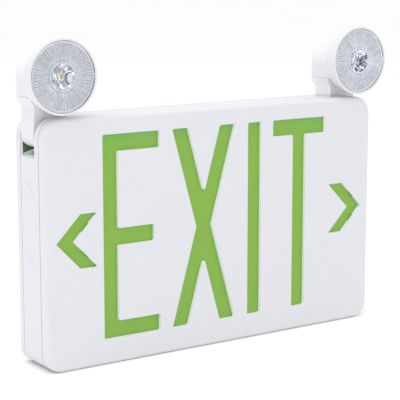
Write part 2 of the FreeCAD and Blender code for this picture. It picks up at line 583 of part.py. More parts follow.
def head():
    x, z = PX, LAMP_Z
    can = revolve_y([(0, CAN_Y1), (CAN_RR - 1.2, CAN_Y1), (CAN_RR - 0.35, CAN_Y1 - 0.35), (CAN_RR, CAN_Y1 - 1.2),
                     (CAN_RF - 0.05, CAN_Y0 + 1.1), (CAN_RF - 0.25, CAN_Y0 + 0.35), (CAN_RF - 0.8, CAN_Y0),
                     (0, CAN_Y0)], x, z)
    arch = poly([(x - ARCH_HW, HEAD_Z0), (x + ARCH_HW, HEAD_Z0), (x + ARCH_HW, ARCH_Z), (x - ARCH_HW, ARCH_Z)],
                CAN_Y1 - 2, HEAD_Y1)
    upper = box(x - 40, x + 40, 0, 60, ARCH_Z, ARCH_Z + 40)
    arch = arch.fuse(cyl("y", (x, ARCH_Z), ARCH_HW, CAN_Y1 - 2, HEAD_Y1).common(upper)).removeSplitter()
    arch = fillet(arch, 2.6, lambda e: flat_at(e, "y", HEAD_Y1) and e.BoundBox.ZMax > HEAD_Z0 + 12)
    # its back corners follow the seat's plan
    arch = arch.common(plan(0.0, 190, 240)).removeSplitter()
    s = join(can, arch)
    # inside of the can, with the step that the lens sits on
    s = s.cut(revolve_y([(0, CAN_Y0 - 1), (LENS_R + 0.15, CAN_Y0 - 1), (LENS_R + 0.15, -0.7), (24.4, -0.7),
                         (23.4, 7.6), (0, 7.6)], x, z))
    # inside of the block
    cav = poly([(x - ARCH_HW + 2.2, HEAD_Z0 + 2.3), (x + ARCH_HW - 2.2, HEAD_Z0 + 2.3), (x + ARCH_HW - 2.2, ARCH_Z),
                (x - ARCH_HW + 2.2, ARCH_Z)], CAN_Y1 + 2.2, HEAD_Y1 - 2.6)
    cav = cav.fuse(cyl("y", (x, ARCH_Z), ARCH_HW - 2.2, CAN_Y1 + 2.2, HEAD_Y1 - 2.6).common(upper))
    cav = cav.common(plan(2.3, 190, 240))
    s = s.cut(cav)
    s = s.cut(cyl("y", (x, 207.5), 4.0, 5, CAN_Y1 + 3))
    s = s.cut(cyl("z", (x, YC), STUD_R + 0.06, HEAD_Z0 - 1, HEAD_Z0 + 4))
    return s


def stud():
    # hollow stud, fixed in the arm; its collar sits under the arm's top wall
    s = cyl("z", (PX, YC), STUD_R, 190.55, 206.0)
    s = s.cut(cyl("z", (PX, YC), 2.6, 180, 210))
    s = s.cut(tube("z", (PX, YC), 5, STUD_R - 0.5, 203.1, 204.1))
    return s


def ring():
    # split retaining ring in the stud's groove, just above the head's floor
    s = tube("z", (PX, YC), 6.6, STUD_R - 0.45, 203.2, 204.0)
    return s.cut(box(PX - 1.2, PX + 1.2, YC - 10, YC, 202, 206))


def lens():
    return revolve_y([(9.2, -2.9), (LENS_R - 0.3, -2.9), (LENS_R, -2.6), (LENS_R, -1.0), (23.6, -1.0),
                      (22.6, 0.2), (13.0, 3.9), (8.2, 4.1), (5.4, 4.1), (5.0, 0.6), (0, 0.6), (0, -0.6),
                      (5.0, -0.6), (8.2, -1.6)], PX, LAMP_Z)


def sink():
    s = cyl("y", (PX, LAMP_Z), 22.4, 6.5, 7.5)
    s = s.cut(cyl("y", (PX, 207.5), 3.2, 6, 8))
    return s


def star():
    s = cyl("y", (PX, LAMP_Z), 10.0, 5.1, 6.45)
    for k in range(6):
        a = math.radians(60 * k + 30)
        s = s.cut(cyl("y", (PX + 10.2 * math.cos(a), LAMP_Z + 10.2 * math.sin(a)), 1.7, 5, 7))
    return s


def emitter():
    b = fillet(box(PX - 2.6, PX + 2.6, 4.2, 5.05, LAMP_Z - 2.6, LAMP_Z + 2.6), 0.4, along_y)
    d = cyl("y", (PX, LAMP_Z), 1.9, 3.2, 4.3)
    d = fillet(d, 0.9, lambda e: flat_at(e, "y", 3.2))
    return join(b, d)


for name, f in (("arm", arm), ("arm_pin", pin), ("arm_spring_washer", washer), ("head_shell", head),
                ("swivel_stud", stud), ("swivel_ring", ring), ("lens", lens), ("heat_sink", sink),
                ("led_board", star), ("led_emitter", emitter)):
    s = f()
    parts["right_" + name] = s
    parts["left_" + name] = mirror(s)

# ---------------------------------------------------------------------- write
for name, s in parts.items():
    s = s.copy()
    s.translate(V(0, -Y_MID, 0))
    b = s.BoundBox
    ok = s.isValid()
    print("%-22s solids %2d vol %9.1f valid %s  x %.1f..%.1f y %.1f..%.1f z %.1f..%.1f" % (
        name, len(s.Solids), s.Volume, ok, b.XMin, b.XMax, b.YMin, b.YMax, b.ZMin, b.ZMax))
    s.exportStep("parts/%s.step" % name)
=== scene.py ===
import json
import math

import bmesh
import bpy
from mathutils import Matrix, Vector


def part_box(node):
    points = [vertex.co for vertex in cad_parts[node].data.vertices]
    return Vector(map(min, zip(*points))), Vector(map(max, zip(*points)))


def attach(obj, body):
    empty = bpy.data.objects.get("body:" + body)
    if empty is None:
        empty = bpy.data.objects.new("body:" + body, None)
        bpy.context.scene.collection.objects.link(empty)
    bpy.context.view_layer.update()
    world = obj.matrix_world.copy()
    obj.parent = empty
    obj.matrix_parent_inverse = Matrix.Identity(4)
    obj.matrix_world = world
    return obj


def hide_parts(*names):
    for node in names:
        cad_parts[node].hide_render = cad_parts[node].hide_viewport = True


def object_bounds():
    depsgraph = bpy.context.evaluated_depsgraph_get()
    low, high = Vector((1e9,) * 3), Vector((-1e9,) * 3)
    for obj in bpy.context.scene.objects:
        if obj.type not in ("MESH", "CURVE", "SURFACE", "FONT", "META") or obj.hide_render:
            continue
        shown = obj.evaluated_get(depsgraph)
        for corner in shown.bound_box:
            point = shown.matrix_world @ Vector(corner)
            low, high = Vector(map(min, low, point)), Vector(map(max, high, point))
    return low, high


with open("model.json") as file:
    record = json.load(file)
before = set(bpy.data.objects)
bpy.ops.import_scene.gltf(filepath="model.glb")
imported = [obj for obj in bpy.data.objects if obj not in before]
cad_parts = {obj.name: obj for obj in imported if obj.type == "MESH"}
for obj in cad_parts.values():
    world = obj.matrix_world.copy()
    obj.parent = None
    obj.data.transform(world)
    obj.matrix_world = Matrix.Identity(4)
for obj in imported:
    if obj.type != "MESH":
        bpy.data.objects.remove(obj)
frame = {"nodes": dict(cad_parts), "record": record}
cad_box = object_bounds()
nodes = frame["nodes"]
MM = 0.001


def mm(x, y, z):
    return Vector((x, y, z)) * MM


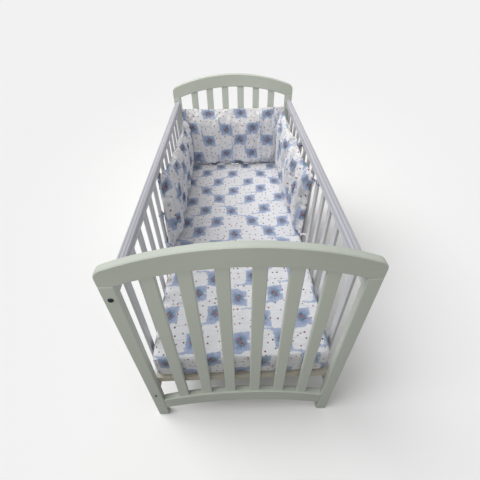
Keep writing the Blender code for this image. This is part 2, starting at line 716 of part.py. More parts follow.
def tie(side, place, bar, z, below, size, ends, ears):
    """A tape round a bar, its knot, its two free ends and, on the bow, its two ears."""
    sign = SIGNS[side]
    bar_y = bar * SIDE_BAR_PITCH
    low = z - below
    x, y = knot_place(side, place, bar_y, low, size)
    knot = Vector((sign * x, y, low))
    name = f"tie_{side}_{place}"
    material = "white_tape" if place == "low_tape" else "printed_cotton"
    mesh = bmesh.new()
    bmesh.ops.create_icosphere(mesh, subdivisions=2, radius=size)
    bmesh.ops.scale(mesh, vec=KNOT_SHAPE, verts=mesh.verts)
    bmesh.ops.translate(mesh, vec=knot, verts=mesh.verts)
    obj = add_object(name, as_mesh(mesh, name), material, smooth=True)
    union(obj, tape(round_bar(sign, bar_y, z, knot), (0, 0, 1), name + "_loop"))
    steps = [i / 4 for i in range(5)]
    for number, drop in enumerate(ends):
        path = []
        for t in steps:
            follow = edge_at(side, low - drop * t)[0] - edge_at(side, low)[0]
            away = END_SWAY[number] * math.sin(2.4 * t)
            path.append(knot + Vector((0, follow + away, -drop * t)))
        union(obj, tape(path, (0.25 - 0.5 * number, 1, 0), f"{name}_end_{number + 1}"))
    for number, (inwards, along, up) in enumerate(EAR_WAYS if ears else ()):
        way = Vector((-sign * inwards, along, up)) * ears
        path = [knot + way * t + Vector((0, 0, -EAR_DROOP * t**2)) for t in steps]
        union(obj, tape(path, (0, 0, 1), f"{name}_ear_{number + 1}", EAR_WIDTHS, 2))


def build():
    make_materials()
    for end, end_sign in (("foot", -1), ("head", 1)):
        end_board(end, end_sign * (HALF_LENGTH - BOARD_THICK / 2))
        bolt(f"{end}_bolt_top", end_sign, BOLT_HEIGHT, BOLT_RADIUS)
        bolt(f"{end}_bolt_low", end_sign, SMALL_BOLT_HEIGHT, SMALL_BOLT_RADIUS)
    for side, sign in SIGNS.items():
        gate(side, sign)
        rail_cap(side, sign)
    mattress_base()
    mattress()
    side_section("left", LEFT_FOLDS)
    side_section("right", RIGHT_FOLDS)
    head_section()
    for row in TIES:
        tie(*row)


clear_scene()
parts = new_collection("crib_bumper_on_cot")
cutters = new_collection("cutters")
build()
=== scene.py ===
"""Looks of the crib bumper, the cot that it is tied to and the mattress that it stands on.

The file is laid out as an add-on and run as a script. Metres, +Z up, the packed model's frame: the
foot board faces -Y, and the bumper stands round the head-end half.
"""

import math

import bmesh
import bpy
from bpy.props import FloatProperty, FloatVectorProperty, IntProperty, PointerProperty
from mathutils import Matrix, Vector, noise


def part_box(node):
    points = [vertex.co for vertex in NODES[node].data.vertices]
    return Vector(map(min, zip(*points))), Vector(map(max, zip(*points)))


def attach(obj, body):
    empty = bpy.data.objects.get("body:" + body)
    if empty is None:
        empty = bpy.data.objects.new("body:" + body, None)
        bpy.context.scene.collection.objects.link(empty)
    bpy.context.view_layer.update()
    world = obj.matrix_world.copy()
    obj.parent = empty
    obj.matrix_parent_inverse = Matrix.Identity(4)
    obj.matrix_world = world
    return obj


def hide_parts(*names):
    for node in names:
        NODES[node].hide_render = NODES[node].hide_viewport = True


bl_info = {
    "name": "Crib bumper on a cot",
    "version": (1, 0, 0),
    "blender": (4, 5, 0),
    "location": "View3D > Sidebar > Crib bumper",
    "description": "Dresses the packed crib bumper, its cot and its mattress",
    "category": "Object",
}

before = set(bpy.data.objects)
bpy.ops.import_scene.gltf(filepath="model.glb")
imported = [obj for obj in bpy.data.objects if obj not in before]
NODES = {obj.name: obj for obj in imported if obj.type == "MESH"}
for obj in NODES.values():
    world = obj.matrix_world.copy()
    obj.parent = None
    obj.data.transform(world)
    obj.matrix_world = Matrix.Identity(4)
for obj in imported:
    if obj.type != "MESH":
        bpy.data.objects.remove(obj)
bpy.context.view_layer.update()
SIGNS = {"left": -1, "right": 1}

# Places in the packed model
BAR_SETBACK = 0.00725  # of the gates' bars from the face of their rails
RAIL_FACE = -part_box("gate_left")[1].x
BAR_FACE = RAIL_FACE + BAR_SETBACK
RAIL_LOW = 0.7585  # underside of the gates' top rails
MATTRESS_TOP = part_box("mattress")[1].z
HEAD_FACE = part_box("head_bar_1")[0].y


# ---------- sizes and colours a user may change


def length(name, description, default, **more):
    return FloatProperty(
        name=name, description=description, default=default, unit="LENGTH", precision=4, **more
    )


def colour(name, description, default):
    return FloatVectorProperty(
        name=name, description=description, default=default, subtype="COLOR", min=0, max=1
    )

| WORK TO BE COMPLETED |
Extract from the records above the lines from the one containing "low, high = Vector((1e9,)" to the one containing "return Vector((x, y, z)) * MM", both lines included, exactly as they appear and with nothing else.

| EXERCISE ANSWER |
    low, high = Vector((1e9,) * 3), Vector((-1e9,) * 3)
    for obj in bpy.context.scene.objects:
        if obj.type not in ("MESH", "CURVE", "SURFACE", "FONT", "META") or obj.hide_render:
            continue
        shown = obj.evaluated_get(depsgraph)
        for corner in shown.bound_box:
            point = shown.matrix_world @ Vector(corner)
            low, high = Vector(map(min, low, point)), Vector(map(max, high, point))
    return low, high


with open("model.json") as file:
    record = json.load(file)
before = set(bpy.data.objects)
bpy.ops.import_scene.gltf(filepath="model.glb")
imported = [obj for obj in bpy.data.objects if obj not in before]
cad_parts = {obj.name: obj for obj in imported if obj.type == "MESH"}
for obj in cad_parts.values():
    world = obj.matrix_world.copy()
    obj.parent = None
    obj.data.transform(world)
    obj.matrix_world = Matrix.Identity(4)
for obj in imported:
    if obj.type != "MESH":
        bpy.data.objects.remove(obj)
frame = {"nodes": dict(cad_parts), "record": record}
cad_box = object_bounds()
nodes = frame["nodes"]
MM = 0.001


def mm(x, y, z):
    return Vector((x, y, z)) * MM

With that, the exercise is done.